Two Clemson University students earned a top 10 placement in a highly competitive national legal brief writing tournament.
Senior philosophy major Teresa Ribeiro and recent political science graduate Caroline Morgan, who minored in history, placed sixth among those writing for the respondent out of 214 participants in an American Moot Court Association competition. The association announced the results of the winter contest in March.
The two finished ahead of students attending Yale University and the University of California, Santa Barbara, among others. Ribeiro and Morgan submitted an appellate brief addressing questions in U.S. constitutional law involving substantive due process and the Free Exercise Clause of the First Amendment. Both have career aspirations to practice law.

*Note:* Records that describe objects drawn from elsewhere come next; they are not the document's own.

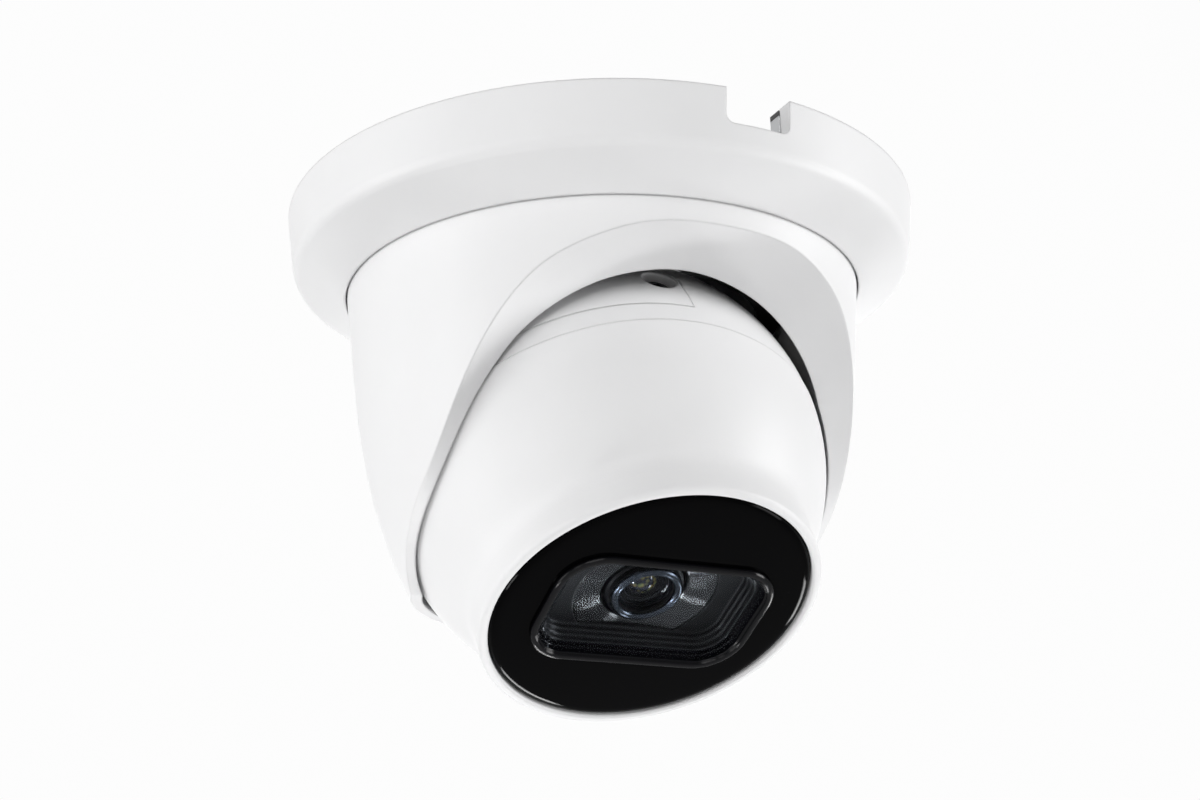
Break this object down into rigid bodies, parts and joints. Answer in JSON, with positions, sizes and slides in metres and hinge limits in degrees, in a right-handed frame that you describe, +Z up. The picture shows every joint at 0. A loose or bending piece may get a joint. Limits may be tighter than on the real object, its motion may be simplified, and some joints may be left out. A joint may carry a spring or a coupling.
{
  "type": "dome security camera",
  "caption": "Ceiling-mounted turret camera: flange with cable notch, panning cup with arched brow, tilting ball with lens window.",
  "frame": {"origin": "centre of the mounting face, which lies on the ceiling", "axes": "+Z up into the ceiling along the pan axis, -Y to the cup's front and the cable notch, +X to the object's left as it faces outwards"},
  "size_m": [0.122, 0.1217, 0.0951],
  "materials": {
    "white_plastic": "satin white moulded plastic",
    "white_metal": "white powder coat on die-cast aluminium",
    "black_acrylic": "gloss black, infrared-clear acrylic",
    "frame_black": "gloss black",
    "matte_black": "matte black moulding",
    "window_clear": "clear coated window",
    "lens_glass": "coated optical glass",
    "lens_metal": "satin anodised",
    "black_rubber": "soft black rubber",
    "grey_foam": "closed-cell foam",
    "cast_base": "die-cast, bare",
    "acetal": "natural acetal",
    "steel_screw": "zinc-plated steel",
    "black_screw": "black oxide steel",
    "circuit_board": "solder-masked glass-fibre board",
    "chip_black": "moulded package",
    "thermal_grey": "silicone thermal pad",
    "fin_aluminium": "machined aluminium",
    "nickel_shell": "nickel-plated connector shell",
    "led_epoxy": "dark tinted epoxy",
    "filter_glass": "coated filter glass",
    "sensor_glass": "image sensor cover glass",
    "lead_jacket": "lead jacket"
  },
  "bodies": {
    "base": {"trim_ring": "white_plastic", "mounting_base": "cast_base", "wall_gasket": "grey_foam", "lock_screw": "steel_screw", "pan_slip_ring": "acetal"},
    "cup": {"cup_shell": "white_plastic", "ball_seat_ring": "black_rubber", "seat_clamp_ring": "cast_base", "clamp_screws": "steel_screw", "lip_pads": "black_rubber"},
    "ball_rear": {"rear_shell": "white_metal", "access_cover": "white_metal", "cover_gasket": "black_rubber", "cover_screws": "black_screw", "cable_gland": "black_rubber", "gland_nut": "acetal", "main_board": "circuit_board", "board_screws": "steel_screw", "processor": "chip_black", "thermal_pad": "thermal_grey", "heat_spreader": "fin_aluminium", "network_header": "acetal", "lead_connector": "chip_black", "card_socket": "nickel_shell", "reset_switch": "chip_black"},
    "memory_card": {"memory_card": "chip_black"},
    "reset_button": {"reset_button": "acetal"},
    "ball_front": {"front_shell": "white_metal", "swivel_ring": "acetal", "swivel_screws": "steel_screw", "swivel_seal": "black_rubber", "front_panel": "black_acrylic", "panel_gasket": "grey_foam", "window_frame": "frame_black", "lens_window": "window_clear", "lens_shroud": "matte_black", "light_baffle": "grey_foam", "lens_barrel": "matte_black", "lens_front_ring": "lens_metal", "lens_front_element": "lens_glass", "lens_rear_element": "lens_glass", "lens_holder": "matte_black", "ircut_coil": "chip_black", "chassis_plate": "fin_aluminium", "sensor_board": "circuit_board", "sensor_board_screws": "steel_screw", "image_sensor": "sensor_glass", "led_board": "circuit_board", "ir_leds": "led_epoxy", "light_sensor": "chip_black", "microphone": "nickel_shell", "axial_lead": "lead_jacket"},
    "filter_tray": {"ircut_tray": "matte_black", "ircut_filters": "filter_glass"}
  },
  "joints": [
    {"name": "pan", "type": "hinge", "parent": "base", "child": "cup", "pos_m": [0, 0, -0.012], "axis": [0, 0, 1], "range_deg": [-180, 180]},
    {"name": "tilt", "type": "hinge", "parent": "cup", "child": "ball_rear", "pos_m": [0, 0, -0.05075], "axis": [-1, 0, 0], "range_deg": [-28.15, 49.85]},
    {"name": "rotation", "type": "hinge", "parent": "ball_rear", "child": "ball_front", "pos_m": [0, 0, -0.05075], "axis": [0, -0.4718, -0.8817], "range_deg": [-180, 180]},
    {"name": "card_slide", "type": "slide", "parent": "ball_rear", "child": "memory_card", "axis": [-0.5592, -0.731, 0.3911], "range_m": [0, 0.003]},
    {"name": "reset_press", "type": "slide", "parent": "ball_rear", "child": "reset_button", "axis": [0.866, 0.4409, -0.2359], "range_m": [0, 0.0004], "stiffness_N_per_m": 400},
    {"name": "filter_shift", "type": "slide", "parent": "ball_front", "child": "filter_tray", "axis": [1, 0, 0], "range_m": [0, 0.006]}
  ]
}
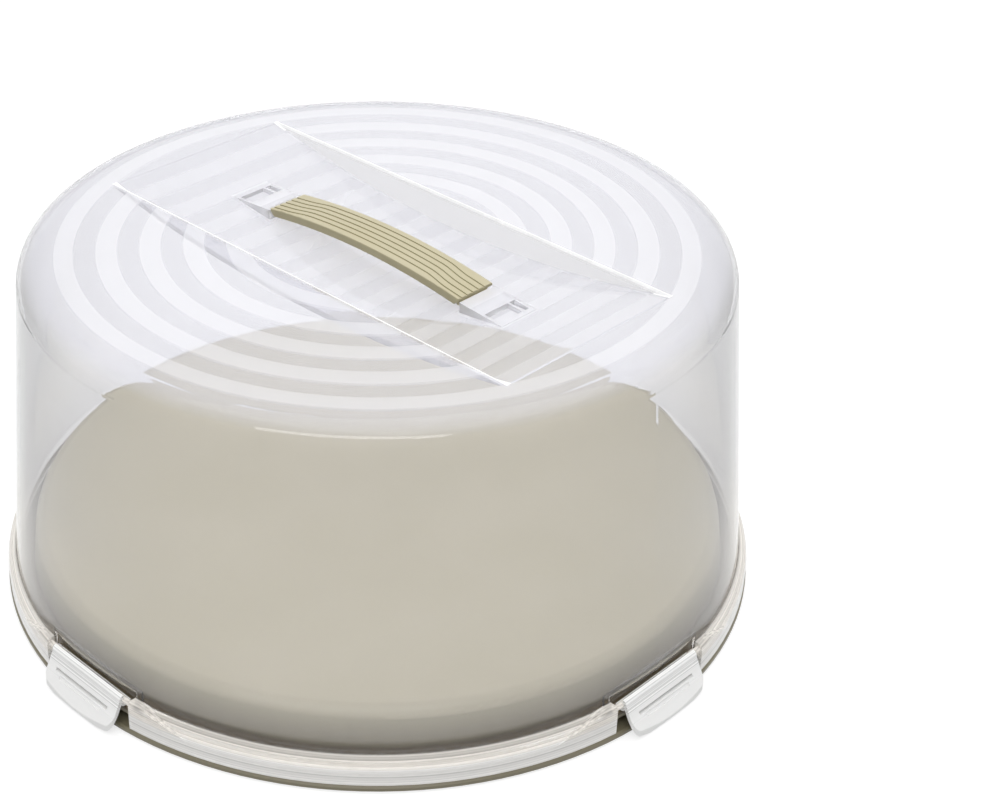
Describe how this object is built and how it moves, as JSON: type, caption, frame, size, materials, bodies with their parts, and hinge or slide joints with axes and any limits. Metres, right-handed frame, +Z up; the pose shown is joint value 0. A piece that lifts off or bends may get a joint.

Philosophy lecturer Cary Berkeley Kaye, who teaches moot court, coached the pair.
“Teresa and Caroline are terrific writers who made sense of complex constitutional-law doctrines,” Kaye said. “I’m proud of their accomplishment and their hard work over their years in moot court.”
Moot court is one of multiple pre-law classes the College of Arts and Humanities offers. This program is one of Dean Nicholas Vazsonyi’s four pillars of focus for the College that was founded in July 2023.
“Congratulations to our students and to Cary for her excellent coaching and support of our pre-law programs,” he said. “Pre-law has become one of the four pillars of our new college, and I sense this is only the beginning.”